Warren issued her dare during an address to progressives attending the annual Netroots Nation convention. “It’s a bill any presidential candidate should be able to cheer for,” she said. “We don’t run this country for Wall Street and mega corporations, we run it for people.”

Kurt Walters of Rootstrikers, a progressive anti-corruption group that has endorsed the revolving door bill, said Clinton “should give a clear answer on whether she still believes it’s okay for Wall Street executives to receive golden parachutes worth millions of dollars for going into government positions.”

Two other Democratic presidential candidates, Jim Webb and Lincoln Chafee, also declined to comment on the legislation. Republican candidate Jeb Bush has proposed extending the lobbying ban for members of Congress to six years, though he did not include executive branch officials in that prohibition.

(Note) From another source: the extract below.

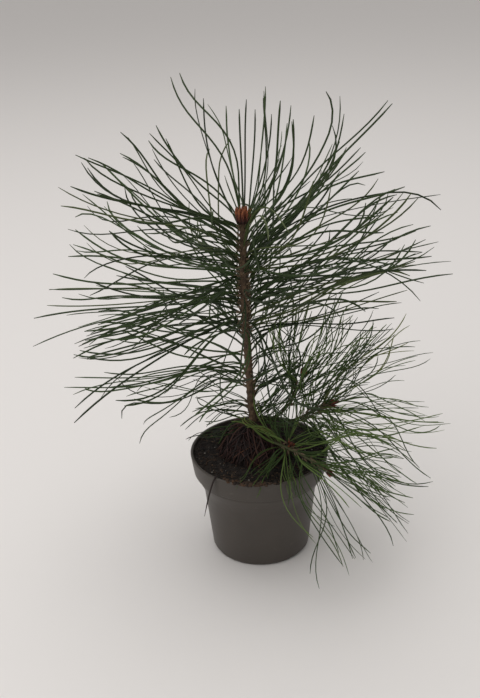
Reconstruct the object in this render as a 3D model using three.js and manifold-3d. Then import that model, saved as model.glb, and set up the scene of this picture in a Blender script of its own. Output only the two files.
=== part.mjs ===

Clinton has attempted to disassociate herself from the banking industry in recent speeches, decrying “quarterly capitalism” and promising crackdowns on financial fraud. In a Facebook chat last week, she vowed to appoint “tough, independent-minded regulators.”

But her history with Nides and Hormats “complicates Clinton’s statements about Wall Street and her ability to distance herself from powerhouse firms,” Smallberg said. Holman, of Public Citizen, said Clinton could help herself by endorsing the revolving-door legislation. “She’s got a real image problem,” Holman said. “If she were to support this bill, it would go a long way.”

This week, Martin O’Malley criticized Clinton’s Wall Street ties in a radio interview in New Hampshire. “Her closeness with big banks on Wall Street is sincere, its heartfelt, long-established and well-known,” O’Malley told Concord News Radio. “I don’t have those ties. I am independent of those big banks on Wall Street.”